Submitting Campus
Daytona Beach
Department
Physical Sciences
Document Type
Article
Publication/Presentation Date
2-2014
Abstract/Description
At the Earth's magnetopause, both magnetic reconnection and the Kelvin‐Helmholtz (KH) instability can operate simultaneously for southward interplanetary magnetic field conditions. The dynamic evolution of such a system can be expected to depend on the importance of KH wave evolution versus reconnection and therefore on the respective initial perturbations. In this study, a series of local three‐dimensional MHD and Hall MHD simulations are carried out to investigate the situation where the Kelvin‐Helmholtz instability is initially the primary process. It is demonstrated that magnetic reconnection is driven and strongly modified by nonlinear KH waves. The highest reconnection rate is close to the Petschek rate, but the total open flux is limited by the size of the nonlinear KH wave. Most of the total open magnetic flux has no flux rope structure and originates from reconnection at thin current layers which connect adjacent vortices. In contrast, complex flux ropes generated by patchy reconnection within the KH vortices dominate the vicinity of the equatorial plane; however, the associated open flux with flux ropes is a minor contribution to the total open flux.

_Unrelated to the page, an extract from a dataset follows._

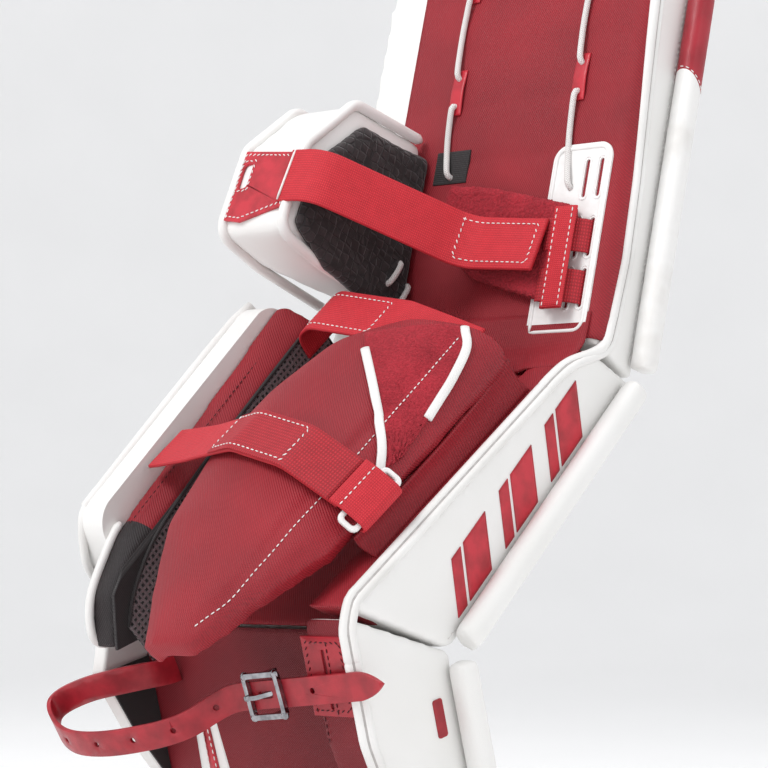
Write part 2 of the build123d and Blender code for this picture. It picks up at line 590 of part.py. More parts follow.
TOE = -BOOT_LENGTH
side_prism("boot_bolster", BOOT, (WALL_X, CORE_LATERAL_X),
           ((TOE, CORE_REAR), (OVERRUN, CORE_REAR), (OVERRUN, WALL_REAR_BOOT),
            (BOOT_WALL_FLAT, WALL_REAR_BOOT), (TOE, WALL_REAR_TOE)), cuts=BELOW_BOOT)
side_prism("boot_side", BOOT, SIDE_RANGE,
           ((TOE, 0), (OVERRUN, 0), (OVERRUN, WALL_REAR_BOOT), (BOOT_WALL_FLAT, WALL_REAR_BOOT),
            (TOE, WALL_REAR_TOE)), cuts=BELOW_BOOT)
with BuildPart() as boot_binding:
    with BuildSketch(side_plane(BOOT, SIDE_RANGE[1] - BINDING_WIDTH)):
        with BuildLine():
            Polyline((TOE, WALL_REAR_TOE), (BOOT_WALL_FLAT, WALL_REAR_BOOT), (OVERRUN, WALL_REAR_BOOT),
                     (OVERRUN, WALL_REAR_BOOT + BINDING_HEIGHT),
                     (BOOT_WALL_FLAT, WALL_REAR_BOOT + BINDING_HEIGHT),
                     (TOE, WALL_REAR_TOE + BINDING_HEIGHT), close=True)
        make_face()
    extrude(amount=BINDING_WIDTH)
    split(bisect_by=BOOT_TOP, keep=Keep.BOTTOM)
save(boot_binding.part, "boot_binding")
roll("boot_roll", BOOT, (TOE, -ROLL_GAP))

BOOT_WALL = 13.0
BOOT_WALL_LINING = 2.0
BOOT_WALL_OUTLINE = ((26, 6), (22, 82), (2, 91), (-42, 74), (-84, 52), (-84, 6))
side_prism("boot_wall", BOOT, (CORE_MEDIAL_X - BOOT_WALL, CORE_MEDIAL_X), BOOT_WALL_OUTLINE,
           cuts=BELOW_BOOT)
side_prism("boot_wall_liner", BOOT, (CORE_MEDIAL_X, CORE_MEDIAL_X + BOOT_WALL_LINING),
           ((4, REAR), (4, 90), (2, 91), (-42, 74), (-84, 52), (-84, REAR)), cuts=BELOW_BOOT)

LABEL_THICKNESS = 0.8
with BuildPart() as size_label:
    with BuildSketch(side_plane(BOOT, SIDE_RANGE[1])):
        with Locations((-40, 22)):
            RectangleRounded(26, 9, 2)
    extrude(amount=LABEL_THICKNESS)
save(size_label.part, "size_label")

# Toe bridge: a stiff bar behind the toe with two metal-edged lace holes.
BRIDGE_X = (-60.0, 40.0)
BRIDGE_THICKNESS = 4.0
BRIDGE_HEIGHT = 14.0
BRIDGE_UP = TOE + BRIDGE_HEIGHT / 2 + 4
EYELETS = (-36.0, 16.0)
EYELET_BORE = 6.0
with BuildPart() as toe_bridge:
    with BuildSketch(BOOT.offset(REAR)):
        with Locations(((BRIDGE_X[0] + BRIDGE_X[1]) / 2, BRIDGE_UP)):
            RectangleRounded(BRIDGE_X[1] - BRIDGE_X[0], BRIDGE_HEIGHT, 3)
        with Locations([(x, BRIDGE_UP) for x in EYELETS]):
            Circle(EYELET_BORE / 2, mode=Mode.SUBTRACT)
    extrude(amount=BRIDGE_THICKNESS)
save(toe_bridge.part, "toe_bridge")

# ---- Boot strap, slotted tab and buckle -----------------------------------------------------
BOOT_TAB_X = (74.0, 112.5)
BOOT_TAB_UP = 8.0
BOOT_TAB_HEIGHT = 54.0
BOOT_TAB = 2.2
SLIT = (92.0, 6.0)  # the slit the buckle strap goes through, as (x, up)
SLIT_LENGTH = 40.0
SLIT_WIDTH = 2.6
with BuildPart() as boot_tab:
    with BuildSketch(BOOT.offset(WALL_REAR_BOOT)):
        with Locations(((BOOT_TAB_X[0] + BOOT_TAB_X[1]) / 2, BOOT_TAB_UP)):
            Rectangle(BOOT_TAB_X[1] - BOOT_TAB_X[0], BOOT_TAB_HEIGHT)
        with Locations(SLIT):
            SlotOverall(SLIT_LENGTH, SLIT_WIDTH, rotation=90, mode=Mode.SUBTRACT)
    extrude(amount=BOOT_TAB)
save(boot_tab.part, "boot_tab")

STRAP_BASE = WALL_REAR_BOOT + BOOT_TAB
BUCKLE_STRAP = 2.0
TAIL_LEVEL = WALL_REAR_BOOT + BINDING_HEIGHT + SEAT
TAIL_SLOPE = 0.1
TAIL_START = -8.0  # its height above the boot break at x = 0
STRAP_HOLE = 4.2
TAIL_HOLE_X = 84.0
LOOP_HOLES = (0.08, 0.19, 0.30, 0.41, 0.52)  # shares of the loop's length
BUCKLE_X = (24.0, 58.0)
BAR_X = 46.0
PRONG_HOLE_X = 37.0
PRONG_SLOT = (14.0, 5.0)


def strap_height(x):
    """Height of the boot strap's centre line above the boot break, where it lies straight."""
    return TAIL_START + TAIL_SLOPE * x


strap_frame = Plane(origin=BOOT.from_local_coords((0, strap_height(0), 0)),
                    x_dir=BOOT.x_dir + BOOT.y_dir * TAIL_SLOPE, z_dir=BOOT.z_dir)
buckle_strap_x = BAR_X + 4
with BuildPart() as buckle_strap:
    with BuildSketch(strap_frame.offset(STRAP_BASE)):
        with Locations(((buckle_strap_x + SLIT[0]) / 2, 0)):
            Rectangle(SLIT[0] - buckle_strap_x, BOOT_STRAP_WIDTH - 3)
    extrude(amount=BUCKLE_STRAP)
save(buckle_strap.part, "buckle_strap")

# The long strap runs straight from its tip under the buckle, then hangs in an open loop that
# droops and returns to the liner at the medial edge.
LOOP_ROUTE = ((-16.0, -19.0, 112.0), (-54.0, -28.0, 127.0), (-108.0, -33.0, 132.0),
              (-147.0, -27.0, 122.0), (-160.0, -17.0, 110.0), (-143.0, -8.0, 103.0),
              (-112.0, -1.0, 97.0), (-95.0, -1.0, 76.0), (-92.0, -3.0, 52.0))
TIP_X = 148.0
TIP_TAPER = 22.0  # the tip narrows over this length
TIP_SHOULDER = (TIP_X - 8, 5.5)
LOOP_X = 18.0  # where the straight tail turns into the loop
LEAN = 0.30  # how far the loop's upper edge leans rearward, for each millimetre of width
tail_start = strap_frame.from_local_coords((TIP_X - TIP_TAPER, 0, TAIL_LEVEL + LEATHER / 2))
tail_end = strap_frame.from_local_coords((LOOP_X, 0, TAIL_LEVEL + LEATHER / 2))
loop_points = [BOOT.from_local_coords(p) for p in LOOP_ROUTE]
straight = Line(tail_start, tail_end)
loop = Spline(tail_end, *loop_points, tangents=(straight % 1, -BOOT.z_dir))
GUIDE = 10.0  # a second line this far up the strap turns its width
guide_points = [tail_end + BOOT.y_dir * GUIDE]
guide_points += [p + (BOOT.y_dir + BOOT.z_dir * LEAN).normalized() * GUIDE for p in loop_points]
guide = Spline(*guide_points, tangents=(straight % 1, -BOOT.z_dir))
strap_end = Plane(origin=loop @ 0, x_dir=BOOT.y_dir, z_dir=loop % 0)
loop_band = sweep(strap_end * Rectangle(BOOT_STRAP_WIDTH, LEATHER), path=loop, binormal=guide)

half_width = BOOT_STRAP_WIDTH / 2
taper_x = TIP_X - TIP_TAPER
with BuildPart() as boot_strap:
    with BuildSketch(strap_frame.offset(TAIL_LEVEL)):
        with BuildLine():
            Polyline((LOOP_X, half_width), (LOOP_X, -half_width), (taper_x, -half_width))
            ThreePointArc((taper_x, -half_width), (TIP_SHOULDER[0], -TIP_SHOULDER[1]), (TIP_X, 0))
            ThreePointArc((TIP_X, 0), TIP_SHOULDER, (taper_x, half_width))
            Line((taper_x, half_width), (LOOP_X, half_width))
        make_face()
    extrude(amount=LEATHER)
    add(loop_band)
    for share in LOOP_HOLES:
        through = (loop % share).cross(BOOT.y_dir)
        with BuildSketch(Plane(origin=loop @ share, x_dir=BOOT.y_dir, z_dir=through)):
            Circle(STRAP_HOLE / 2)
        extrude(amount=2 * LEATHER, both=True, mode=Mode.SUBTRACT)
    with BuildSketch(strap_frame.offset(TAIL_LEVEL)):
        with Locations((PRONG_HOLE_X + 2.5, 0)):
            SlotOverall(*PRONG_SLOT)
        with Locations((TAIL_HOLE_X, 0)):
            Circle(STRAP_HOLE / 2)
    extrude(amount=LEATHER, mode=Mode.SUBTRACT)
save(boot_strap.part, "boot_strap")

# The buckle lies over the strap; its middle bar, under the strap, carries the prong.
BUCKLE_WIRE = 3.6
BUCKLE_OUT = 32.0  # frame height across the strap
FRAME_LEVEL = TAIL_LEVEL + LEATHER + SEAT
BUCKLE_CORNER = 4.0
BUCKLE_WINDOW_CORNER = 1.5
BAR_DIAMETER = 2.6
BAR_LEVEL = STRAP_BASE + BAR_DIAMETER / 2 + 0.2
frame_length = BUCKLE_X[1] - BUCKLE_X[0]
post_y = (BUCKLE_OUT - BUCKLE_WIRE) / 2
POST_BASE = STRAP_BASE + 0.1
with BuildPart() as buckle_frame:
    with BuildSketch(strap_frame.offset(FRAME_LEVEL)):
        with Locations((sum(BUCKLE_X) / 2, 0)):
            RectangleRounded(frame_length, BUCKLE_OUT, BUCKLE_CORNER)
            RectangleRounded(frame_length - 2 * BUCKLE_WIRE, BUCKLE_OUT - 2 * BUCKLE_WIRE,
                             BUCKLE_WINDOW_CORNER, mode=Mode.SUBTRACT)
    extrude(amount=BUCKLE_WIRE)
    with BuildSketch(strap_frame.offset(POST_BASE)):
        with Locations([(BAR_X, -post_y), (BAR_X, post_y)]):
            Rectangle(BUCKLE_WIRE + 2, BUCKLE_WIRE)
    extrude(amount=FRAME_LEVEL - STRAP_BASE)
    bar_start = strap_frame.from_local_coords((BAR_X, -post_y, BAR_LEVEL))
    with BuildSketch(Plane(origin=bar_start, z_dir=strap_frame.y_dir)):
        Circle(BAR_DIAMETER / 2)
    extrude(amount=BUCKLE_OUT - BUCKLE_WIRE)
save(buckle_frame.part, "buckle_frame")

# The prong turns on the bar, comes up through the strap's slot and rests over the frame.
PRONG_WIDTH = 3.0
PRONG_THICKNESS = 2.2
PRONG_EYE = 0.7  # wall round the bar
prong_top = FRAME_LEVEL + BUCKLE_WIRE + SEAT
tip_x = BUCKLE_X[0] + 1.0
PRONG_OUTLINE = (
    (BAR_X, BAR_LEVEL), (BAR_X - 1.5, BAR_LEVEL + 1.9), (PRONG_HOLE_X + 1.4, prong_top - 1.0),
    (PRONG_HOLE_X - 1, prong_top + PRONG_THICKNESS), (tip_x, prong_top + PRONG_THICKNESS),
    (tip_x, prong_top), (PRONG_HOLE_X - 1.6, prong_top), (PRONG_HOLE_X - 0.8, TAIL_LEVEL + 0.4),
    (BAR_X - 3.4, BAR_LEVEL - 0.6))
prong_plane = Plane(origin=strap_frame.from_local_coords((0, -PRONG_WIDTH / 2, 0)),
                    x_dir=strap_frame.x_dir, z_dir=strap_frame.y_dir)
rearward = -1 if prong_plane.y_dir.dot(strap_frame.z_dir) < 0 else 1
with BuildPart() as buckle_prong:
    with BuildSketch(prong_plane):
        with BuildLine():
            Polyline(*[(x, rearward * depth) for x, depth in PRONG_OUTLINE], close=True)
        make_face()
        with Locations((BAR_X, rearward * BAR_LEVEL)):
            Circle(BAR_DIAMETER / 2 + SEAT + PRONG_EYE)
            Circle(BAR_DIAMETER / 2 + SEAT, mode=Mode.SUBTRACT)
    extrude(amount=PRONG_WIDTH)
save(buckle_prong.part, "buckle_prong")
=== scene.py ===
# %% [markdown]
# # A goaltender's leg pad
# The pad is three foam sections, thigh, shin and boot, folded at the knee break and the boot
# break. Its front is white synthetic leather. The rear, where the leg lies, is red nylon with a
# calf wrap, straps, a knee block, and a wing lined in black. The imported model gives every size,
# and each piece below is built in place; most of them then ride on the body that carries them.

# %% Load the frame
import json
from math import cos, pi, radians, sin

import bmesh
import bpy
import numpy as np
from mathutils import Matrix, Vector
from mathutils.bvhtree import BVHTree


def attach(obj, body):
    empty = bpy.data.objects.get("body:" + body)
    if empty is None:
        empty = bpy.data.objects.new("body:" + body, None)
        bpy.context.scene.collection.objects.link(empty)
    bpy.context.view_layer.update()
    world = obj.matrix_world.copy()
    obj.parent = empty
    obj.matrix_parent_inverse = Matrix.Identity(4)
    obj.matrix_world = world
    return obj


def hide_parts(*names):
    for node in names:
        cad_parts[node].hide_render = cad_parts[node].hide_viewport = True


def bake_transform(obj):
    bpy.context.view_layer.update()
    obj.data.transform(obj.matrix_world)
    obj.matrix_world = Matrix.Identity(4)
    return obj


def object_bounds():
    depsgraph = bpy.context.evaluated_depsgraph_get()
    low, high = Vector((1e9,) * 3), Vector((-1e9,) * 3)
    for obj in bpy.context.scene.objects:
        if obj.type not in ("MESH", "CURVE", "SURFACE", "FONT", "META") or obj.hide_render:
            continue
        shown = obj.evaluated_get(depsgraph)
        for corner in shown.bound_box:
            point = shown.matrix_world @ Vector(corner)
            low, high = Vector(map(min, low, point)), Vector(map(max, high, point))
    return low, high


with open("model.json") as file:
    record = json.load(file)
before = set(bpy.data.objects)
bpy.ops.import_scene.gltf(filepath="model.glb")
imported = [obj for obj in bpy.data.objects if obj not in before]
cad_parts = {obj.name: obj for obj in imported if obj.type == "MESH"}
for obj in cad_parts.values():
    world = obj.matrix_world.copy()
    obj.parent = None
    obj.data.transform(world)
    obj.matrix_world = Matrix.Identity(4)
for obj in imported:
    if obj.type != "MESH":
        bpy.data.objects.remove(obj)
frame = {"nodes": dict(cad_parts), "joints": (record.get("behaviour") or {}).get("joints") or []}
cad_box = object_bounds()
nodes = frame["nodes"]
joints = {joint["name"]: joint for joint in frame["joints"]}
scene = bpy.context.scene

# %% [markdown]
# Each section leans at its own angle, so it is easiest to think in its own directions: across the
# pad, up the section, and rearward from its front face. A section is a matrix with those three
# columns, scaled so that places can be given in millimetres.

# %% Section frames
MM = 0.001


def section(lean, origin=(0, 0, 0)):
    """Matrix from (across, up, rearward) in millimetres to the row frame in metres."""
    tilt = radians(lean)
    across = Vector((1, 0, 0))
    up = Vector((0, sin(tilt), cos(tilt)))
    rear = Vector((0, -cos(tilt), sin(tilt)))
    turn = Matrix((across, up, rear)).transposed()
    return Matrix.Translation(origin) @ turn.to_4x4() @ Matrix.Scale(MM, 4)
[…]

Although the presence of Hall physics leads to a fast early increase of the reconnection rate, the maximum reconnection rate and the total amount of open magnetic flux at saturation are the same as in the MHD case.
Publication Title
Journal of Geophysical Research: Space Physics
DOI
https://doi.org/10.1002/2013JA019224
Publisher
American Geophysical Union
Grant or Award Name
NASA grants NNX12AD15G and NNX09AI09G
Scholarly Commons Citation
Ma, X., A. Otto, and P. A. Delamere (2014), Interaction of magnetic reconnection and Kelvin-Helmholtz modes for large magnetic shear: 1. Kelvin-Helmholtz trigger, J. Geophys. Res. Space Physics, 119, 781–797, doi:10.1002/2013JA019224
Additional Information
Dr. Ma was not affiliated with Embry-Riddle Aeronautical University at the time this paper was published.